After reporting an $800 million hit, refunding and reimbursing customers and facing a Department of Transportation inquiry for potentially overscheduling flights, Southwest’s operations chief faced the wrath and bluster of Washington lawmakers looking for answers. After initially blaming its crew rescheduling software, Southwest Airlines executives have shifted blame to the entirety of its process for handling disruptions, including deficiencies in that software that reassigns pilots and flight attendants after delays and cancellations.

“With regards to our flight scheduling software, there’s a specific issue we had during the disruption and a fix will be put in tomorrow into production,” Watterson said. “But the overall flight scheduling system, we were looking to upgrade and replace that, so we’ve conducted a request for information from software vendors to evaluate those, and we’ll be going to a request for proposal here after we have the findings from our assessment.”

Senators drilled Watterson on what kind of upgrades and investments in technology were coming and why the company didn’t fix the problem sooner.

“Is it really a technology problem or is it a management problem?,” said Sen. Ted Budd, R-North Carolina.
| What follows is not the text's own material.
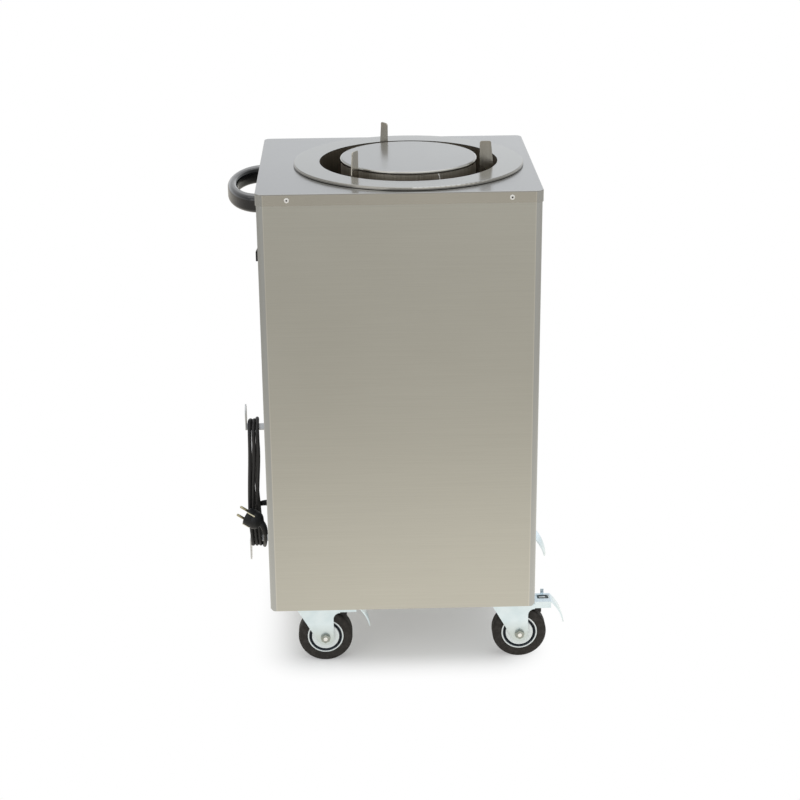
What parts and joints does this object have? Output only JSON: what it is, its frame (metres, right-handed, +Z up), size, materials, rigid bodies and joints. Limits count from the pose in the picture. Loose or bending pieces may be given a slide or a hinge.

Watterson conceded that even after spending more than $1 billion annually in recent years and budgeting $1.3 billion for technology infrastructure and upgrades this year, the company has “technology needs that need to be addressed.”

Southwest Airlines Pilot Association President Casey Murray said the company had plenty of warning about technology deficiencies after crew rescheduling software was blamed for previous, albeit smaller, meltdowns in recent years.

“For years our pilots have been sounding the alarm about Southwest’s inadequate crew scheduling technology and outdated operational process,” Murray said. “Unfortunately, those warnings have been summarily ignored by Southwest for years.”

Murray said the company “lost operational control” during the disruptions. Among his prepared testimony were photos that pilots took of onboard communications screens with messages asking who was piloting planes.

“Dispatch msg: Sched is asking to confirm who is operating this flight,” one screen read. “Pls send emp numbers to confirm. It is a mess down here.”

But much of the focus was on what Southwest is doing now and in the future to fix the problems that led to the meltdown, while Republicans including Texas’ Ted Cruz argued that customers will “vote with their feet” if the airline isn’t able to get a handle on its operational issues.

“Now as frustrating as those several days were, the question of whether Southwest has sufficiently made things right will ultimately be answered by the flying public,” said Cruz, the ranking Republican on the committee. “It will be answered by customers choosing whether or not to book a flight on Southwest.”